JOB. Copy each line of the material below that includes the string "metres".

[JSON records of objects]
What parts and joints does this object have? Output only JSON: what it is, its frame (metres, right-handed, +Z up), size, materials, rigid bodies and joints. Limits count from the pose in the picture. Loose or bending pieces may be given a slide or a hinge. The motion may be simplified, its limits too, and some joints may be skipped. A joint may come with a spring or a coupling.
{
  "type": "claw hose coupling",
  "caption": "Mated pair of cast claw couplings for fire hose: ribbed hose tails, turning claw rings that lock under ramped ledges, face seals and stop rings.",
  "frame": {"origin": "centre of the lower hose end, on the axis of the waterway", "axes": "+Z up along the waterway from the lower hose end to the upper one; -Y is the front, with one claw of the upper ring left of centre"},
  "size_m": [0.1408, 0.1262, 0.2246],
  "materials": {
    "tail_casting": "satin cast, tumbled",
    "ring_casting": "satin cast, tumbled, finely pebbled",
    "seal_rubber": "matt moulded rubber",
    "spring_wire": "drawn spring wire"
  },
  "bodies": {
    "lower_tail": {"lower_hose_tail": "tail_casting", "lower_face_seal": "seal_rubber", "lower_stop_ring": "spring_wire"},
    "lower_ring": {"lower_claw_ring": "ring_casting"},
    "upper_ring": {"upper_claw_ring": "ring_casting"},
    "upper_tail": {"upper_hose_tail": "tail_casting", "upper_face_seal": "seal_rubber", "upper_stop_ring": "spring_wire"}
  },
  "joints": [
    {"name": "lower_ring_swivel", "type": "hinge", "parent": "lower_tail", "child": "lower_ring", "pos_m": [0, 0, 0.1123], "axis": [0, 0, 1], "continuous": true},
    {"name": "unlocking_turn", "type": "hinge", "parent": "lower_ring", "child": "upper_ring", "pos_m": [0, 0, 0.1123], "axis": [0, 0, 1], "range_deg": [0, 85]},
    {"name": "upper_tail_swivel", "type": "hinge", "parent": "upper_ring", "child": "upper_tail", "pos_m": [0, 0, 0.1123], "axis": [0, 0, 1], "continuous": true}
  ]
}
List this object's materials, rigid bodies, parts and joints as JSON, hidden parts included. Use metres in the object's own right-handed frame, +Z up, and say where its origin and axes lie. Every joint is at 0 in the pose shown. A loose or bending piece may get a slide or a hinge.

==

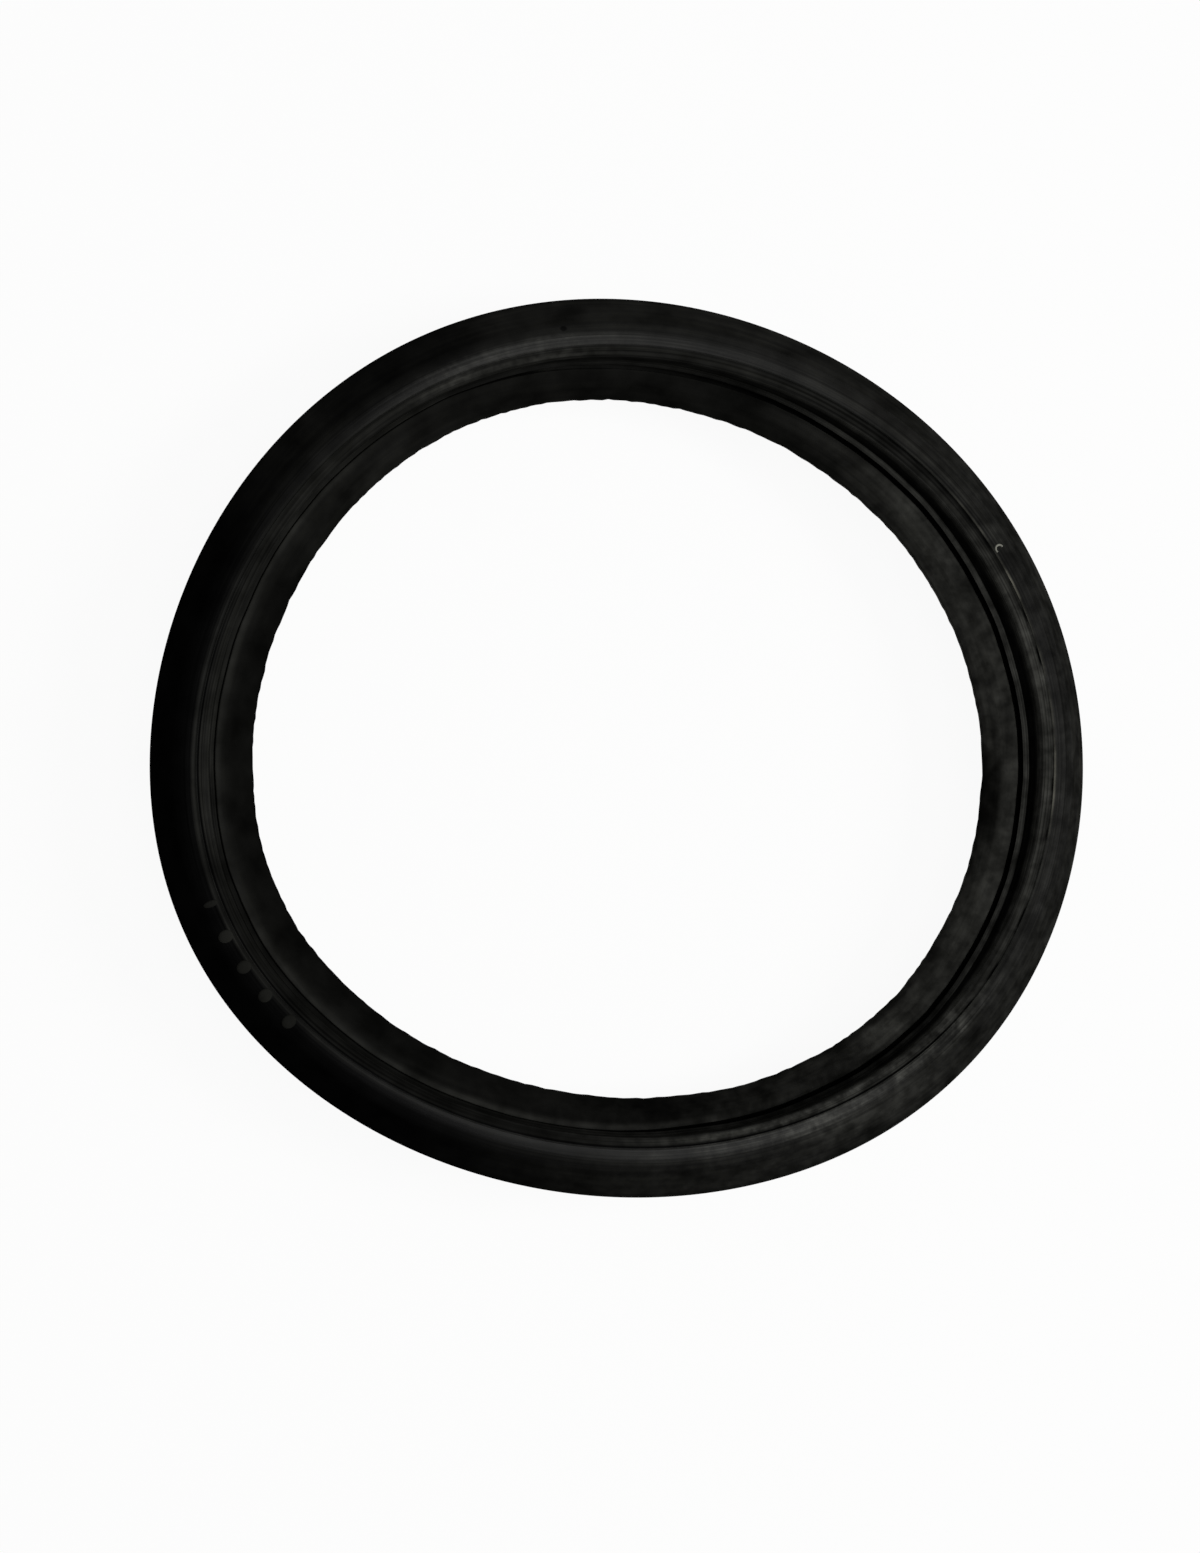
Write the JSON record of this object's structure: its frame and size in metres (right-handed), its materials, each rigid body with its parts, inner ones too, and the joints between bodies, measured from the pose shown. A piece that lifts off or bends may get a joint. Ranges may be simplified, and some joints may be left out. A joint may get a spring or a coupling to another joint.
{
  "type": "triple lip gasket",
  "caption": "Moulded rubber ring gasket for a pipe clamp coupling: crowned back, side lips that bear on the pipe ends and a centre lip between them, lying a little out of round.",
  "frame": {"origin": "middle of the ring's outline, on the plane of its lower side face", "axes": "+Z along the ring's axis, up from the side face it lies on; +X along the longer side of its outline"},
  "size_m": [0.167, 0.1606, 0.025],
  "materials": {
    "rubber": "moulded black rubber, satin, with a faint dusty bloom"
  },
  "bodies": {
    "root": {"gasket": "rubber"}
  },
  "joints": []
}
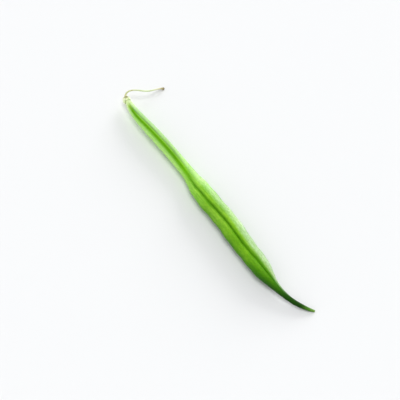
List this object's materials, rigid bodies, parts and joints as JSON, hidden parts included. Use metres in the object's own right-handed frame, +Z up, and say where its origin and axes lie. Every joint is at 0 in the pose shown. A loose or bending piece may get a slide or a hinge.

TASK SOLUTION.
What parts and joints does this object have? Output only JSON: what it is, its frame (metres, right-handed, +Z up), size, materials, rigid bodies and joints. Limits count from the pose in the picture. Loose or bending pieces may be given a slide or a hinge. The motion may be simplified, its limits too, and some joints may be skipped. A joint may come with a spring or a coupling.
List this object's materials, rigid bodies, parts and joints as JSON, hidden parts included. Use metres in the object's own right-handed frame, +Z up, and say where its origin and axes lie. Every joint is at 0 in the pose shown. A loose or bending piece may get a slide or a hinge.
Write the JSON record of this object's structure: its frame and size in metres (right-handed), its materials, each rigid body with its parts, inner ones too, and the joints between bodies, measured from the pose shown. A piece that lifts off or bends may get a joint. Ranges may be simplified, and some joints may be left out. A joint may get a spring or a coupling to another joint.
List this object's materials, rigid bodies, parts and joints as JSON, hidden parts included. Use metres in the object's own right-handed frame, +Z up, and say where its origin and axes lie. Every joint is at 0 in the pose shown. A loose or bending piece may get a slide or a hinge.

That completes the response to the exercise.